Given problem:
Print out the material that follows word for word.
** begin Given material **
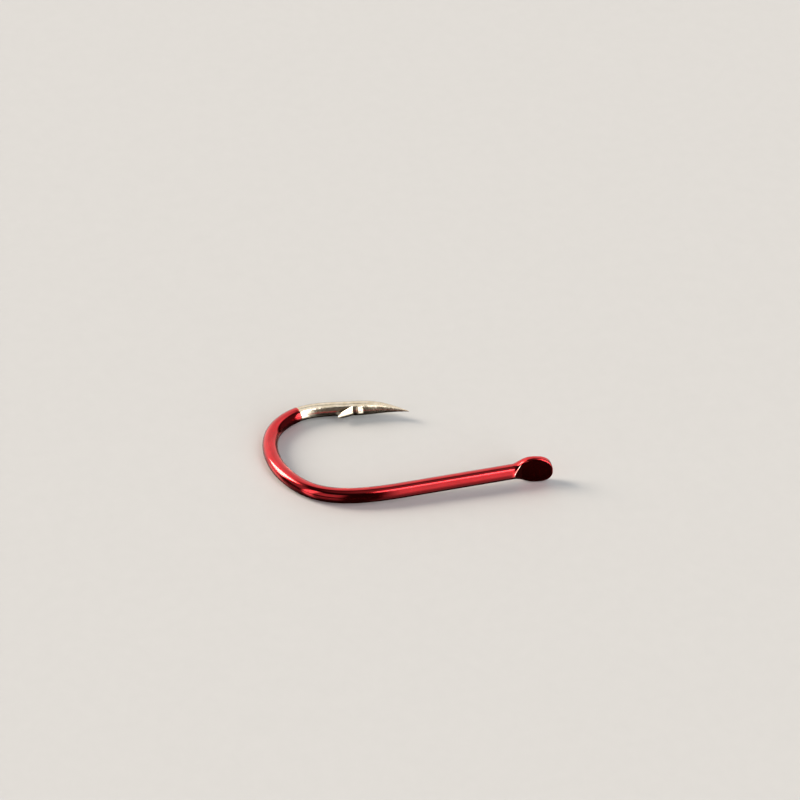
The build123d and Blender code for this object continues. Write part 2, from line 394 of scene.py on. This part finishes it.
# ============================================================================
# Mesh pieces
# ============================================================================
def surface(rows):
    """Placed points, developed points, convexity at each point, and faces."""
    first, grid = weld(rows)
    dev = rows.reshape(-1, 3)[first]
    points = place(dev)
    faces = quads(grid)
    normal = np.zeros_like(points)
    for face in faces:
        p = points[face]
        normal[face] += unit(np.cross(p[1] - p[0], p[2] - p[0]))
    normal = unit(normal)
    convex = np.zeros(len(points))
    for a, b in ((grid[:-1], grid[1:]), (grid, np.roll(grid, -1, axis=1))):
        a, b = a.ravel(), b.ravel()
        apart = a != b
        a, b = a[apart], b[apart]
        edge = points[b] - points[a]
        length = np.linalg.norm(edge, axis=1)
        bend = (np.einsum("ij,ij->i", normal[b] - normal[a], edge)
                / np.maximum(length * length, 1e-7))
        np.maximum.at(convex, a, bend)
        np.maximum.at(convex, b, bend)
    return points, dev, convex, faces


def piece(name, grids, node):
    """One mesh from closed grids of rows; it stands for a CAD node.

    It carries developed coordinates ("dev") and how convex the surface is ("rim")."""
    parts = [surface(rows) for rows in grids]
    points, dev, convex = (np.concatenate([part[k] for part in parts]) for k in range(3))
    faces, base = [], 0
    for part in parts:
        faces += [[i + base for i in face] for face in part[3]]
        base += len(part[0])
    used = np.unique(np.concatenate([np.array(face) for face in faces]))
    number = np.zeros(len(points), int)
    number[used] = np.arange(len(used))
    me = bpy.data.meshes.new(name)
    me.from_pydata((points[used] * MM).tolist(), [], [number[face].tolist() for face in faces])
    me.validate()
    me.update()
    at = me.attributes.new("dev", "FLOAT_VECTOR", "POINT")
    at.data.foreach_set("vector", dev[used].astype(np.float32).ravel())
    at = me.attributes.new("rim", "FLOAT", "POINT")
    at.data.foreach_set("value", np.clip((convex[used] - 2.5) / 14.0, 0, 1).astype(np.float32))
    me.polygons.foreach_set("use_smooth", np.ones(len(me.polygons), bool))
    me.set_sharp_from_angle(angle=math.radians(35))
    ob = bpy.data.objects.new(name, me)
    bpy.context.scene.collection.objects.link(ob)
    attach(ob, "root")
    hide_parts(node)
    return ob


# ============================================================================
# Materials
# ============================================================================
class Nodes:
    """Small helper that writes shader node trees."""

    def __init__(self, owner):
        owner.use_nodes = True
        self.tree = owner.node_tree
        self.tree.nodes.clear()

    def add(self, kind, inputs=None, **props):
        """A new node; its inputs are sockets to link or values to set."""
        node = self.tree.nodes.new("ShaderNode" + kind)
        for key, value in props.items():
            setattr(node, key, value)
        for key, value in (inputs or {}).items():
            socket = node.inputs[key]
            if isinstance(value, bpy.types.NodeSocket):
                self.tree.links.new(value, socket)
            else:
                socket.default_value = (*value, 1.0) if socket.type == "RGBA" else value
        return node

    def attribute(self, name, output):
        return self.add("Attribute", attribute_name=name).outputs[output]

    def math(self, op, *values, clamp=False):
        node = self.add("Math", dict(enumerate(values)), operation=op, use_clamp=clamp)
        return node.outputs[0]

    def product(self, total, *factors):
        for factor in factors:
            total = self.math("MULTIPLY", total, factor)
        return total

    def vector(self, op, inputs, output="Vector"):
        return self.add("VectorMath", inputs, operation=op).outputs[output]

    def ramp(self, value, over, to=(0.0, 1.0)):
        """Smooth step of the value over one range, to another."""
        return self.add("MapRange", dict(enumerate((value, *over, *to))),
                        interpolation_type="SMOOTHSTEP", clamp=True).outputs[0]

    def noise(self, at, scale, detail, rough, stretch=None):
        if stretch:
            at = self.vector("MULTIPLY", {0: at, 1: stretch})
        return self.add("TexNoise", {"Vector": at, "Scale": scale, "Detail": detail,
                                     "Roughness": rough}).outputs["Fac"]

    def spots(self, at, scale, size, soft):
        cells = self.add("TexVoronoi", {"Vector": at, "Scale": scale})
        return self.ramp(cells.outputs["Distance"], over=(size, size + soft), to=(1.0, 0.0))

    def mix(self, amount, under, over):
        """Mix of two colours; inputs 6 and 7 and output 2 are the colour sockets."""
        return self.add("Mix", {0: amount, 6: under, 7: over}, data_type="RGBA").outputs[2]

    def mix_shader(self, amount, under, over):
        return self.add("MixShader", {0: amount, 1: under, 2: over}).outputs[0]

    def bump(self, height, strength, distance, normal=None):
        inputs = {"Strength": strength, "Distance": distance, "Height": height}
        if normal is not None:
            inputs["Normal"] = normal
        return self.add("Bump", inputs).outputs["Normal"]

    def metal(self, **inputs):
        """The finished surface; an underscore in a name stands for a space."""
        inputs = {key.replace("_", " "): value for key, value in inputs.items()}
        shader = self.add("BsdfPrincipled", {"Metallic": 1.0, **inputs})
        self.add("OutputMaterial", {0: shader.outputs[0]})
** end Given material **
Output of the task:
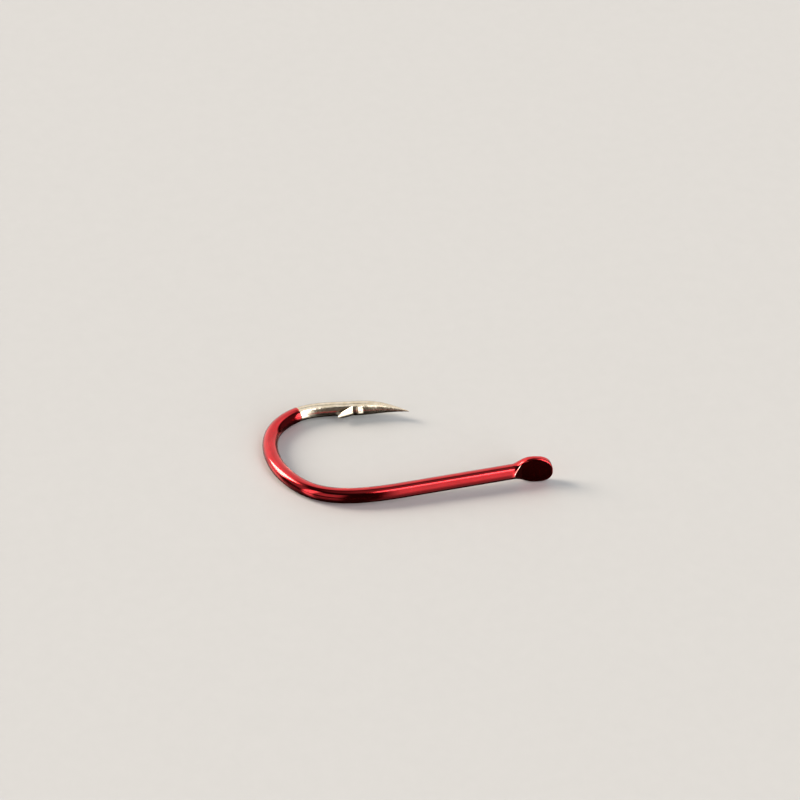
The build123d and Blender code for this object continues. Write part 2, from line 394 of scene.py on. This part finishes it.
# ============================================================================
# Mesh pieces
# ============================================================================
def surface(rows):
    """Placed points, developed points, convexity at each point, and faces."""
    first, grid = weld(rows)
    dev = rows.reshape(-1, 3)[first]
    points = place(dev)
    faces = quads(grid)
    normal = np.zeros_like(points)
    for face in faces:
        p = points[face]
        normal[face] += unit(np.cross(p[1] - p[0], p[2] - p[0]))
    normal = unit(normal)
    convex = np.zeros(len(points))
    for a, b in ((grid[:-1], grid[1:]), (grid, np.roll(grid, -1, axis=1))):
        a, b = a.ravel(), b.ravel()
        apart = a != b
        a, b = a[apart], b[apart]
        edge = points[b] - points[a]
        length = np.linalg.norm(edge, axis=1)
        bend = (np.einsum("ij,ij->i", normal[b] - normal[a], edge)
                / np.maximum(length * length, 1e-7))
        np.maximum.at(convex, a, bend)
        np.maximum.at(convex, b, bend)
    return points, dev, convex, faces


def piece(name, grids, node):
    """One mesh from closed grids of rows; it stands for a CAD node.

    It carries developed coordinates ("dev") and how convex the surface is ("rim")."""
    parts = [surface(rows) for rows in grids]
    points, dev, convex = (np.concatenate([part[k] for part in parts]) for k in range(3))
    faces, base = [], 0
    for part in parts:
        faces += [[i + base for i in face] for face in part[3]]
        base += len(part[0])
    used = np.unique(np.concatenate([np.array(face) for face in faces]))
    number = np.zeros(len(points), int)
    number[used] = np.arange(len(used))
    me = bpy.data.meshes.new(name)
    me.from_pydata((points[used] * MM).tolist(), [], [number[face].tolist() for face in faces])
    me.validate()
    me.update()
    at = me.attributes.new("dev", "FLOAT_VECTOR", "POINT")
    at.data.foreach_set("vector", dev[used].astype(np.float32).ravel())
    at = me.attributes.new("rim", "FLOAT", "POINT")
    at.data.foreach_set("value", np.clip((convex[used] - 2.5) / 14.0, 0, 1).astype(np.float32))
    me.polygons.foreach_set("use_smooth", np.ones(len(me.polygons), bool))
    me.set_sharp_from_angle(angle=math.radians(35))
    ob = bpy.data.objects.new(name, me)
    bpy.context.scene.collection.objects.link(ob)
    attach(ob, "root")
    hide_parts(node)
    return ob


# ============================================================================
# Materials
# ============================================================================
class Nodes:
    """Small helper that writes shader node trees."""

    def __init__(self, owner):
        owner.use_nodes = True
        self.tree = owner.node_tree
        self.tree.nodes.clear()

    def add(self, kind, inputs=None, **props):
        """A new node; its inputs are sockets to link or values to set."""
        node = self.tree.nodes.new("ShaderNode" + kind)
        for key, value in props.items():
            setattr(node, key, value)
        for key, value in (inputs or {}).items():
            socket = node.inputs[key]
            if isinstance(value, bpy.types.NodeSocket):
                self.tree.links.new(value, socket)
            else:
                socket.default_value = (*value, 1.0) if socket.type == "RGBA" else value
        return node

    def attribute(self, name, output):
        return self.add("Attribute", attribute_name=name).outputs[output]

    def math(self, op, *values, clamp=False):
        node = self.add("Math", dict(enumerate(values)), operation=op, use_clamp=clamp)
        return node.outputs[0]

    def product(self, total, *factors):
        for factor in factors:
            total = self.math("MULTIPLY", total, factor)
        return total

    def vector(self, op, inputs, output="Vector"):
        return self.add("VectorMath", inputs, operation=op).outputs[output]

    def ramp(self, value, over, to=(0.0, 1.0)):
        """Smooth step of the value over one range, to another."""
        return self.add("MapRange", dict(enumerate((value, *over, *to))),
                        interpolation_type="SMOOTHSTEP", clamp=True).outputs[0]

    def noise(self, at, scale, detail, rough, stretch=None):
        if stretch:
            at = self.vector("MULTIPLY", {0: at, 1: stretch})
        return self.add("TexNoise", {"Vector": at, "Scale": scale, "Detail": detail,
                                     "Roughness": rough}).outputs["Fac"]

    def spots(self, at, scale, size, soft):
        cells = self.add("TexVoronoi", {"Vector": at, "Scale": scale})
        return self.ramp(cells.outputs["Distance"], over=(size, size + soft), to=(1.0, 0.0))

    def mix(self, amount, under, over):
        """Mix of two colours; inputs 6 and 7 and output 2 are the colour sockets."""
        return self.add("Mix", {0: amount, 6: under, 7: over}, data_type="RGBA").outputs[2]

    def mix_shader(self, amount, under, over):
        return self.add("MixShader", {0: amount, 1: under, 2: over}).outputs[0]

    def bump(self, height, strength, distance, normal=None):
        inputs = {"Strength": strength, "Distance": distance, "Height": height}
        if normal is not None:
            inputs["Normal"] = normal
        return self.add("Bump", inputs).outputs["Normal"]

    def metal(self, **inputs):
        """The finished surface; an underscore in a name stands for a space."""
        inputs = {key.replace("_", " "): value for key, value in inputs.items()}
        shader = self.add("BsdfPrincipled", {"Metallic": 1.0, **inputs})
        self.add("OutputMaterial", {0: shader.outputs[0]})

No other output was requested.